►

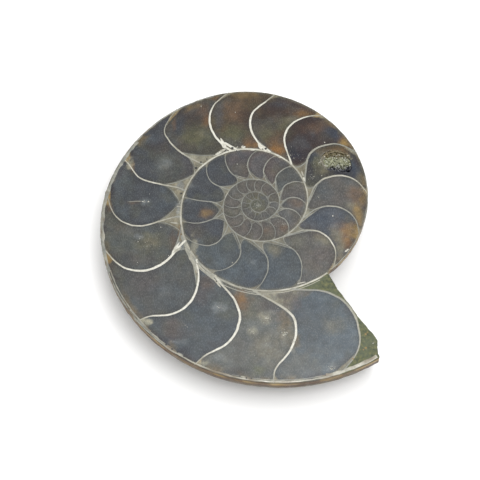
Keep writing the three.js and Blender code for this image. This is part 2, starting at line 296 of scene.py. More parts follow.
class Finish:
    """One procedural material, whose patterns lie in millimetres about the coil's pole."""

    def __init__(self, name):
        self.material = bpy.data.materials.new(name)
        self.material.use_nodes = True
        self.tree = self.material.node_tree
        self.tree.nodes.clear()
        self.place = self.node("Mapping", {"vector_type": "TEXTURE"}, {
            "Vector": self.node("TexCoord", output="Object"),
            "Location": POLE,
            "Rotation": LEAN.to_euler(),
            "Scale": (MILLIMETRE, MILLIMETRE, MILLIMETRE),
        })

    def node(self, kind, settings=(), inputs=(), output=0):
        """Adds a ShaderNode: its settings first, then its sockets' values and links."""
        made = self.tree.nodes.new("ShaderNode" + kind)
        for word, value in dict(settings).items():
            if word == "stops":
                self.set_stops(made.color_ramp, value)
            else:
                setattr(made, word, value)
        for key, value in dict(inputs).items():
            if isinstance(value, Wire):
                self.tree.links.new(value.socket, made.inputs[key])
            else:
                made.inputs[key].default_value = value
        return Wire(self, made.outputs[output])

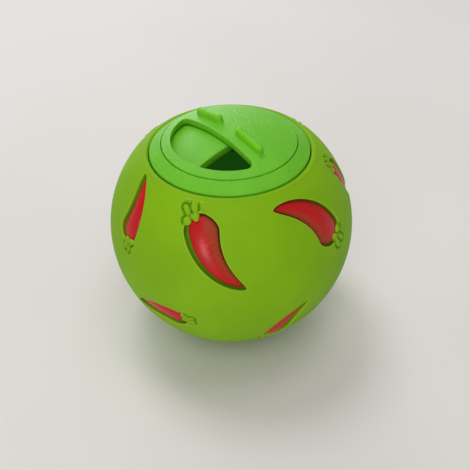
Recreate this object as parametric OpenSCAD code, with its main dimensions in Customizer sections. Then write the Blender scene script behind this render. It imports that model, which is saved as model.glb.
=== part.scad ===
// Treat dispensing ball: a soft rubber ball with pepper inlays,
// a screw-in round lid, and a dial that opens a half-moon port.
// The ball stands on its small flat. The origin is the middle of that flat, and +Z goes up through the lid.

/* [Ball] */
// Radius of the rubber ball
ball_r = 38; // [34:1:46]
// Thickness of the rubber wall
wall = 4; // [3.5:0.5:6]
// Radius of the flat that the ball stands on
base_r = 8; // [5:0.5:11]
// Radius of the rounded edge of the mouth
lip_r = 0.9; // [0.5:0.1:1.4]
// How far the shoulder round the mouth is flattened below the curve of the ball
shoulder_drop = 0.48; // [0.3:0.02:0.8]

/* [Pepper pockets] */
// Radius of the round end of a pocket
pocket_r = 5.2; // [4:0.1:6]
// Length of a pocket along its bend
pocket_len = 27; // [24:0.2:30]
// Radius of the pocket's bend
bend_r = 21.5; // [17:0.5:26]
// Depth of a pocket below the surface of the ball
pocket_depth = 1.8; // [1.2:0.1:2.4]
// Green margin between the wall of a pocket and its pepper
margin = 0.7; // [0.4:0.1:1.2]
// How far the crown of a pepper stays below the surface of the ball
crown_drop = 0.2; // [0:0.1:0.6]

/* [Lid] */
// Outer radius of the lid's collar
lid_r = 24.1; // [23:0.1:26]
// How far the curve of the collar lies inside the curve of the ball
lid_drop = 1.3; // [1:0.1:1.8]
// Thickness of the collar at its edge
collar_t = 2.2; // [1.6:0.1:3]
// Width of the collar that shows round the dial
collar_w = 3.8; // [3:0.1:5]
// Width of the collar's seat outside the skirt
seat_w = 3.6; // [2.6:0.1:4.1]
// Wall of the skirt
skirt_t = 2; // [1.4:0.1:2.4]
// Height of the skirt below the collar
skirt_h = 8; // [6:0.5:11]
// Thickness of the shutter plate under the dial
plate_t = 2.2; // [1.6:0.1:3]
// Direction in which the plate's port opens, in degrees from +X
port_angle = 311; // [0:1:359]

/* [Neck ring] */
// Wall of the rigid ring in the mouth of the ball
ring_t = 2; // [1.5:0.1:2.6]
// Height of the ring
ring_h = 8.8; // [7:0.2:12]
// How far the ring's bead stands out into the rubber
bead_out = 1.6; // [1:0.1:2]
// Height of the bead
bead_h = 2; // [1.4:0.1:3]
// Rubber outside the bead
neck_wall = 1.8; // [1.4:0.1:3]

/* [Dial] */
// Height of the dial's crown above its edge
dial_rise = 4.2; // [3:0.1:5]
// Thickness of the dial
dial_t = 2; // [1.5:0.1:2.6]
// Width of the dial outside the half-moon openings
moon_rim = 2.8; // [2.5:0.1:5]
// Distance of a half-moon's straight edge from the middle of the lid
moon_chord = 3.9; // [3.8:0.1:6]
// Radius of the half-moon's first corner
corner_a = 2; // [0.6:0.1:2.6]
// Radius of the half-moon's second corner
corner_b = 1; // [0.6:0.1:2.6]
// Direction in which the dial's half-moon lies, in degrees from +X
dial_angle = 218; // [0:1:359]
// Length of a grip rib
rib_len = 11.4; // [8:0.2:13]
// Width of a grip rib
rib_w = 2.4; // [1.8:0.1:3]
// Height of a grip rib above the dial
rib_h = 2.3; // [1.4:0.1:3]
// Free length between the two ribs
rib_gap = 6.8; // [5:0.2:10]

/* [Pivot] */
// Radius of the dial's pivot boss
boss_r = 2.3; // [2:0.1:2.6]
// Radius of the flat pad under the plate
pad_r = 3.7; // [3.2:0.1:3.7]
// Height of the pad
pad_h = 0.5; // [0.3:0.1:1]
// Radius of the retaining washer
washer_r = 3.4; // [2.9:0.1:3.6]
// Thickness of the washer
washer_t = 0.8; // [0.5:0.1:1.2]
// Radius of the screw's shank
screw_r = 1.2; // [1:0.1:1.4]
// Radius of the screw's head
head_r = 2.4; // [2:0.1:2.8]
// Height of the screw's head
head_h = 1.5; // [1:0.1:2]
// Plastic left above the end of the screw
screw_cover = 0.9; // [0.6:0.1:1.2]

/* [Clearances] */
// Gap between the lid and the mouth, the seat and the ring
lid_gap = 0.25; // [0.15:0.05:0.35]
// Gap between the underside of the dial and the plate
dial_gap = 0.3; // [0.2:0.05:0.4]
// Gap round the edge of the dial
edge_gap = 0.2; // [0.1:0.05:0.3]
// Running clearance of the pivot boss in its hole
pivot_fit = 0.08; // [0.04:0.01:0.1]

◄

> STATED EXERCISE
Extract the data in full. Keep it word for word.

> EXPECTED ANSWER
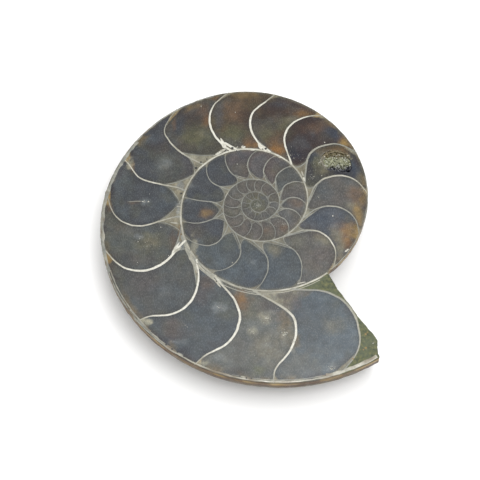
Keep writing the three.js and Blender code for this image. This is part 2, starting at line 296 of scene.py. More parts follow.
class Finish:
    """One procedural material, whose patterns lie in millimetres about the coil's pole."""

    def __init__(self, name):
        self.material = bpy.data.materials.new(name)
        self.material.use_nodes = True
        self.tree = self.material.node_tree
        self.tree.nodes.clear()
        self.place = self.node("Mapping", {"vector_type": "TEXTURE"}, {
            "Vector": self.node("TexCoord", output="Object"),
            "Location": POLE,
            "Rotation": LEAN.to_euler(),
            "Scale": (MILLIMETRE, MILLIMETRE, MILLIMETRE),
        })

    def node(self, kind, settings=(), inputs=(), output=0):
        """Adds a ShaderNode: its settings first, then its sockets' values and links."""
        made = self.tree.nodes.new("ShaderNode" + kind)
        for word, value in dict(settings).items():
            if word == "stops":
                self.set_stops(made.color_ramp, value)
            else:
                setattr(made, word, value)
        for key, value in dict(inputs).items():
            if isinstance(value, Wire):
                self.tree.links.new(value.socket, made.inputs[key])
            else:
                made.inputs[key].default_value = value
        return Wire(self, made.outputs[output])

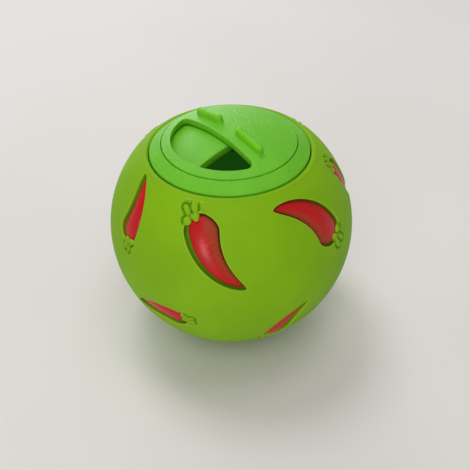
Recreate this object as parametric OpenSCAD code, with its main dimensions in Customizer sections. Then write the Blender scene script behind this render. It imports that model, which is saved as model.glb.
=== part.scad ===
// Treat dispensing ball: a soft rubber ball with pepper inlays,
// a screw-in round lid, and a dial that opens a half-moon port.
// The ball stands on its small flat. The origin is the middle of that flat, and +Z goes up through the lid.

/* [Ball] */
// Radius of the rubber ball
ball_r = 38; // [34:1:46]
// Thickness of the rubber wall
wall = 4; // [3.5:0.5:6]
// Radius of the flat that the ball stands on
base_r = 8; // [5:0.5:11]
// Radius of the rounded edge of the mouth
lip_r = 0.9; // [0.5:0.1:1.4]
// How far the shoulder round the mouth is flattened below the curve of the ball
shoulder_drop = 0.48; // [0.3:0.02:0.8]

/* [Pepper pockets] */
// Radius of the round end of a pocket
pocket_r = 5.2; // [4:0.1:6]
// Length of a pocket along its bend
pocket_len = 27; // [24:0.2:30]
// Radius of the pocket's bend
bend_r = 21.5; // [17:0.5:26]
// Depth of a pocket below the surface of the ball
pocket_depth = 1.8; // [1.2:0.1:2.4]
// Green margin between the wall of a pocket and its pepper
margin = 0.7; // [0.4:0.1:1.2]
// How far the crown of a pepper stays below the surface of the ball
crown_drop = 0.2; // [0:0.1:0.6]

/* [Lid] */
// Outer radius of the lid's collar
lid_r = 24.1; // [23:0.1:26]
// How far the curve of the collar lies inside the curve of the ball
lid_drop = 1.3; // [1:0.1:1.8]
// Thickness of the collar at its edge
collar_t = 2.2; // [1.6:0.1:3]
// Width of the collar that shows round the dial
collar_w = 3.8; // [3:0.1:5]
// Width of the collar's seat outside the skirt
seat_w = 3.6; // [2.6:0.1:4.1]
// Wall of the skirt
skirt_t = 2; // [1.4:0.1:2.4]
// Height of the skirt below the collar
skirt_h = 8; // [6:0.5:11]
// Thickness of the shutter plate under the dial
plate_t = 2.2; // [1.6:0.1:3]
// Direction in which the plate's port opens, in degrees from +X
port_angle = 311; // [0:1:359]

/* [Neck ring] */
// Wall of the rigid ring in the mouth of the ball
ring_t = 2; // [1.5:0.1:2.6]
// Height of the ring
ring_h = 8.8; // [7:0.2:12]
// How far the ring's bead stands out into the rubber
bead_out = 1.6; // [1:0.1:2]
// Height of the bead
bead_h = 2; // [1.4:0.1:3]
// Rubber outside the bead
neck_wall = 1.8; // [1.4:0.1:3]

/* [Dial] */
// Height of the dial's crown above its edge
dial_rise = 4.2; // [3:0.1:5]
// Thickness of the dial
dial_t = 2; // [1.5:0.1:2.6]
// Width of the dial outside the half-moon openings
moon_rim = 2.8; // [2.5:0.1:5]
// Distance of a half-moon's straight edge from the middle of the lid
moon_chord = 3.9; // [3.8:0.1:6]
// Radius of the half-moon's first corner
corner_a = 2; // [0.6:0.1:2.6]
// Radius of the half-moon's second corner
corner_b = 1; // [0.6:0.1:2.6]
// Direction in which the dial's half-moon lies, in degrees from +X
dial_angle = 218; // [0:1:359]
// Length of a grip rib
rib_len = 11.4; // [8:0.2:13]
// Width of a grip rib
rib_w = 2.4; // [1.8:0.1:3]
// Height of a grip rib above the dial
rib_h = 2.3; // [1.4:0.1:3]
// Free length between the two ribs
rib_gap = 6.8; // [5:0.2:10]

/* [Pivot] */
// Radius of the dial's pivot boss
boss_r = 2.3; // [2:0.1:2.6]
// Radius of the flat pad under the plate
pad_r = 3.7; // [3.2:0.1:3.7]
// Height of the pad
pad_h = 0.5; // [0.3:0.1:1]
// Radius of the retaining washer
washer_r = 3.4; // [2.9:0.1:3.6]
// Thickness of the washer
washer_t = 0.8; // [0.5:0.1:1.2]
// Radius of the screw's shank
screw_r = 1.2; // [1:0.1:1.4]
// Radius of the screw's head
head_r = 2.4; // [2:0.1:2.8]
// Height of the screw's head
head_h = 1.5; // [1:0.1:2]
// Plastic left above the end of the screw
screw_cover = 0.9; // [0.6:0.1:1.2]

/* [Clearances] */
// Gap between the lid and the mouth, the seat and the ring
lid_gap = 0.25; // [0.15:0.05:0.35]
// Gap between the underside of the dial and the plate
dial_gap = 0.3; // [0.2:0.05:0.4]
// Gap round the edge of the dial
edge_gap = 0.2; // [0.1:0.05:0.3]
// Running clearance of the pivot boss in its hole
pivot_fit = 0.08; // [0.04:0.01:0.1]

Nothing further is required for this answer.